>> Start Supplied data

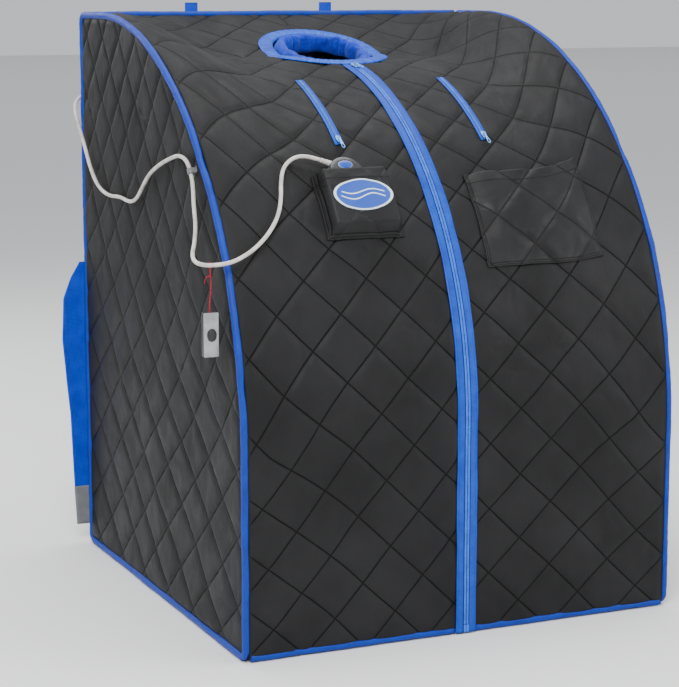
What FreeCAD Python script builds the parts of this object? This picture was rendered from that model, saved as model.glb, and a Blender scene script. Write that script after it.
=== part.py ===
import FreeCAD, Part
import Sketcher
import math
import os

# A one-person sauna tent: quilted fabric panels sewn to two sprung side hoops, a zipped
# front with a neck opening, heater panels inside, and a wired handset in a front pocket.
# Frame: +Z up, the front faces -Y, +X is to the right when facing +Y.
# The origin is on the floor, under the middle of the tent.

V = FreeCAD.Vector
doc = FreeCAD.newDocument("sauna_tent")
dims = doc.addObject("Spreadsheet::Sheet", "dims")

SIZES = [
    # overall
    ("width", 813.0), ("depth", 838.0), ("height", 1041.0),
    # side outline: upright front, quarter circle, flat top; and the sagged centre line
    ("edge_radius", 708.0), ("sag_radius", 589.0), ("sag_rise", 369.0), ("sag_half", 200.0),
    # sewn panels and edge piping
    ("cover_thick", 8.0), ("panel_thick", 8.0), ("panel_gap", 0.2),
    ("pipe_radius", 6.5), ("pipe_bore", 3.6), ("pipe_corner", 16.0),
    ("hoop_radius", 2.5), ("rail_radius", 3.4), ("rail_inset", 12.0),
    ("hem_tall", 13.0), ("hem_thick", 10.0),
    # zipped door flaps
    ("door_top", 365.0), ("fold_gap", 0.4), ("zip_fold_gap", 6.0), ("side_gap", 1.0),
    ("seam_gap", 0.7),
    # main zip
    ("tape_half", 19.0), ("tape_sink", 2.0), ("tape_proud", 0.4), ("coil_half", 4.5),
    ("coil_proud", 2.0), ("zip_top_angle", 78.4), ("stop_tall", 14.0), ("stop_wide", 5.2),
    ("slider_gap", 0.3), ("slider_tall", 4.6), ("slider_half", 6.5), ("slider_angle", 2.6),
    ("main_slider_at", 76.8), ("pull_thick", 1.6), ("pull_half", 4.0), ("pull_long", 32.0),
    # arm zips
    ("arm_zip_x", 140.0), ("arm_zip_low", 50.2), ("arm_zip_high", 70.2), ("arm_tape_half", 8.0),
    ("arm_coil_half", 2.6), ("arm_coil_proud", 2.2), ("arm_slit_half", 2.0),
    ("arm_slider_at", 51.2), ("arm_slider_half", 4.5), ("arm_slider_angle", 1.8),
    ("arm_pull_long", 26.0), ("arm_pull_half", 3.0),
    # neck opening
    ("neck_y", 184.0), ("neck_straight", 22.0), ("ring_radius", 118.0), ("ring_thick", 1.6),
    ("hole_radius", 92.0), ("collar_gap", 4.0), ("collar_wall", 26.0), ("collar_tall", 34.0),
    ("collar_z", 962.0), ("collar_tilt", 12.0),
    # pockets
    ("pocket_wall", 2.5), ("left_pocket_x0", -219.0), ("left_pocket_x1", -78.0),
    ("left_pocket_low", 31.2), ("left_pocket_high", 43.9), ("left_pocket_depth", 28.0),
    ("right_pocket_x0", 66.0), ("right_pocket_x1", 294.0), ("right_pocket_low", 25.1),
    ("right_pocket_high", 44.1), ("right_pocket_depth", 12.0),
    ("badge_x", -147.0), ("badge_angle", 37.8), ("badge_long", 114.0), ("badge_tall", 60.0),
    ("badge_thick", 1.6),
    # handset
    ("handset_x", -160.0), ("handset_angle", 40.0), ("handset_half", 31.0),
    ("handset_low", -58.0), ("handset_round", 27.0), ("handset_lift", 6.0),
    ("handset_split", 9.0), ("handset_front", 9.0), ("handset_wall", 2.0),
    ("handset_corner", 8.0), ("display_wide", 34.0), ("display_tall", 18.0),
    ("display_at", 8.0), ("display_thick", 1.4), ("key_radius", 5.0), ("key_gap", 0.3),
    ("key_proud", 1.2), ("key_long", 5.0), ("key_row", -22.0), ("key_pitch", 17.0),
    ("relief_x", -22.0), ("relief_long", 18.0), ("relief_base", 5.2), ("relief_tip", 4.0),
    ("cord_gap", 0.3),
    # cord and what holds it
    ("cord_radius", 3.5), ("clip_long", 10.0), ("clip_wall", 1.6), ("clip_slack", 0.7),
    ("clip_flange", 4.0), ("gland_slack", 0.1), ("clip_cord_x", 413.0), ("clip_y", -213.0),
    ("clip_z", 786.0),
    ("clip_tilt", 54.0),
    # heaters
    ("heater_thick", 5.0), ("heater_gap", 0.4), ("side_heater_y0", -150.0),
    ("side_heater_y1", 330.0), ("heater_z0", 150.0), ("heater_z1", 740.0),
    ("back_heater_half", 250.0),
    # power box on the back
    ("box_x0", -340.0), ("box_x1", -240.0), ("box_z0", 810.0), ("box_z1", 930.0),
    ("box_base_deep", 8.0), ("box_lid_deep", 24.0), ("box_wall", 2.4), ("box_gap", 0.2),
    ("gland_radius", 8.0), ("gland_long", 14.0), ("gland_z", 885.0),
    ("inlet_wide", 28.0), ("inlet_deep", 20.0), ("inlet_long", 20.0), ("screw_radius", 2.0),
    ("screw_inset", 8.0), ("screw_head", 3.6),
    # webbing
    ("strap_thick", 2.4), ("strap_off", 3.4), ("strap_top", 560.0), ("strap_low", 36.0),
    ("strap_wide", 50.0), ("patch_tall", 80.0), ("patch_thick", 1.0), ("tab_half", 12.5),
    ("tab_thick", 2.0), ("tab_up", 16.0), ("tab_down", 44.0), ("left_tab_x", -176.0),
    ("right_tab_x", 109.0),
    # pendant switch
    ("pendant_x", -434.0), ("pendant_y", -355.0), ("string_radius", 0.9),
    ("string_top", 643.5), ("pendant_top", 572.0), ("pendant_low", 500.0),
    ("pendant_wide", 25.0), ("pendant_back", 9.0), ("pendant_front", 6.0),
    ("pendant_key", 6.0), ("pendant_key_proud", 1.6),
]
for row, (alias, value) in enumerate(SIZES, start=1):
    dims.set("A%d" % row, alias)
    dims.set("B%d" % row, str(value))
    dims.setAlias("B%d" % row, alias)
doc.recompute()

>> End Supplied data

Work to be completed | Take the lines above and print them exactly.

Task answer |
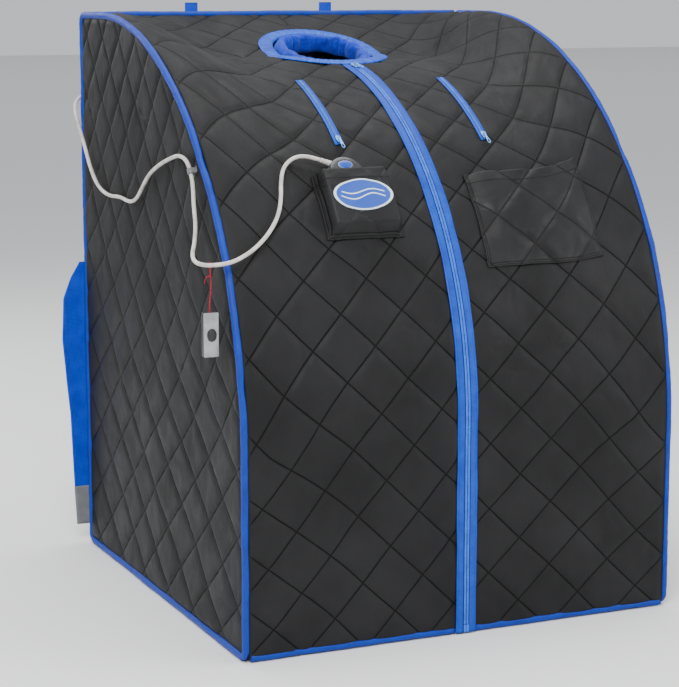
What FreeCAD Python script builds the parts of this object? This picture was rendered from that model, saved as model.glb, and a Blender scene script. Write that script after it.
=== part.py ===
import FreeCAD, Part
import Sketcher
import math
import os

# A one-person sauna tent: quilted fabric panels sewn to two sprung side hoops, a zipped
# front with a neck opening, heater panels inside, and a wired handset in a front pocket.
# Frame: +Z up, the front faces -Y, +X is to the right when facing +Y.
# The origin is on the floor, under the middle of the tent.

V = FreeCAD.Vector
doc = FreeCAD.newDocument("sauna_tent")
dims = doc.addObject("Spreadsheet::Sheet", "dims")

SIZES = [
    # overall
    ("width", 813.0), ("depth", 838.0), ("height", 1041.0),
    # side outline: upright front, quarter circle, flat top; and the sagged centre line
    ("edge_radius", 708.0), ("sag_radius", 589.0), ("sag_rise", 369.0), ("sag_half", 200.0),
    # sewn panels and edge piping
    ("cover_thick", 8.0), ("panel_thick", 8.0), ("panel_gap", 0.2),
    ("pipe_radius", 6.5), ("pipe_bore", 3.6), ("pipe_corner", 16.0),
    ("hoop_radius", 2.5), ("rail_radius", 3.4), ("rail_inset", 12.0),
    ("hem_tall", 13.0), ("hem_thick", 10.0),
    # zipped door flaps
    ("door_top", 365.0), ("fold_gap", 0.4), ("zip_fold_gap", 6.0), ("side_gap", 1.0),
    ("seam_gap", 0.7),
    # main zip
    ("tape_half", 19.0), ("tape_sink", 2.0), ("tape_proud", 0.4), ("coil_half", 4.5),
    ("coil_proud", 2.0), ("zip_top_angle", 78.4), ("stop_tall", 14.0), ("stop_wide", 5.2),
    ("slider_gap", 0.3), ("slider_tall", 4.6), ("slider_half", 6.5), ("slider_angle", 2.6),
    ("main_slider_at", 76.8), ("pull_thick", 1.6), ("pull_half", 4.0), ("pull_long", 32.0),
    # arm zips
    ("arm_zip_x", 140.0), ("arm_zip_low", 50.2), ("arm_zip_high", 70.2), ("arm_tape_half", 8.0),
    ("arm_coil_half", 2.6), ("arm_coil_proud", 2.2), ("arm_slit_half", 2.0),
    ("arm_slider_at", 51.2), ("arm_slider_half", 4.5), ("arm_slider_angle", 1.8),
    ("arm_pull_long", 26.0), ("arm_pull_half", 3.0),
    # neck opening
    ("neck_y", 184.0), ("neck_straight", 22.0), ("ring_radius", 118.0), ("ring_thick", 1.6),
    ("hole_radius", 92.0), ("collar_gap", 4.0), ("collar_wall", 26.0), ("collar_tall", 34.0),
    ("collar_z", 962.0), ("collar_tilt", 12.0),
    # pockets
    ("pocket_wall", 2.5), ("left_pocket_x0", -219.0), ("left_pocket_x1", -78.0),
    ("left_pocket_low", 31.2), ("left_pocket_high", 43.9), ("left_pocket_depth", 28.0),
    ("right_pocket_x0", 66.0), ("right_pocket_x1", 294.0), ("right_pocket_low", 25.1),
    ("right_pocket_high", 44.1), ("right_pocket_depth", 12.0),
    ("badge_x", -147.0), ("badge_angle", 37.8), ("badge_long", 114.0), ("badge_tall", 60.0),
    ("badge_thick", 1.6),
    # handset
    ("handset_x", -160.0), ("handset_angle", 40.0), ("handset_half", 31.0),
    ("handset_low", -58.0), ("handset_round", 27.0), ("handset_lift", 6.0),
    ("handset_split", 9.0), ("handset_front", 9.0), ("handset_wall", 2.0),
    ("handset_corner", 8.0), ("display_wide", 34.0), ("display_tall", 18.0),
    ("display_at", 8.0), ("display_thick", 1.4), ("key_radius", 5.0), ("key_gap", 0.3),
    ("key_proud", 1.2), ("key_long", 5.0), ("key_row", -22.0), ("key_pitch", 17.0),
    ("relief_x", -22.0), ("relief_long", 18.0), ("relief_base", 5.2), ("relief_tip", 4.0),
    ("cord_gap", 0.3),
    # cord and what holds it
    ("cord_radius", 3.5), ("clip_long", 10.0), ("clip_wall", 1.6), ("clip_slack", 0.7),
    ("clip_flange", 4.0), ("gland_slack", 0.1), ("clip_cord_x", 413.0), ("clip_y", -213.0),
    ("clip_z", 786.0),
    ("clip_tilt", 54.0),
    # heaters
    ("heater_thick", 5.0), ("heater_gap", 0.4), ("side_heater_y0", -150.0),
    ("side_heater_y1", 330.0), ("heater_z0", 150.0), ("heater_z1", 740.0),
    ("back_heater_half", 250.0),
    # power box on the back
    ("box_x0", -340.0), ("box_x1", -240.0), ("box_z0", 810.0), ("box_z1", 930.0),
    ("box_base_deep", 8.0), ("box_lid_deep", 24.0), ("box_wall", 2.4), ("box_gap", 0.2),
    ("gland_radius", 8.0), ("gland_long", 14.0), ("gland_z", 885.0),
    ("inlet_wide", 28.0), ("inlet_deep", 20.0), ("inlet_long", 20.0), ("screw_radius", 2.0),
    ("screw_inset", 8.0), ("screw_head", 3.6),
    # webbing
    ("strap_thick", 2.4), ("strap_off", 3.4), ("strap_top", 560.0), ("strap_low", 36.0),
    ("strap_wide", 50.0), ("patch_tall", 80.0), ("patch_thick", 1.0), ("tab_half", 12.5),
    ("tab_thick", 2.0), ("tab_up", 16.0), ("tab_down", 44.0), ("left_tab_x", -176.0),
    ("right_tab_x", 109.0),
    # pendant switch
    ("pendant_x", -434.0), ("pendant_y", -355.0), ("string_radius", 0.9),
    ("string_top", 643.5), ("pendant_top", 572.0), ("pendant_low", 500.0),
    ("pendant_wide", 25.0), ("pendant_back", 9.0), ("pendant_front", 6.0),
    ("pendant_key", 6.0), ("pendant_key_proud", 1.6),
]
for row, (alias, value) in enumerate(SIZES, start=1):
    dims.set("A%d" % row, alias)
    dims.set("B%d" % row, str(value))
    dims.setAlias("B%d" % row, alias)
doc.recompute()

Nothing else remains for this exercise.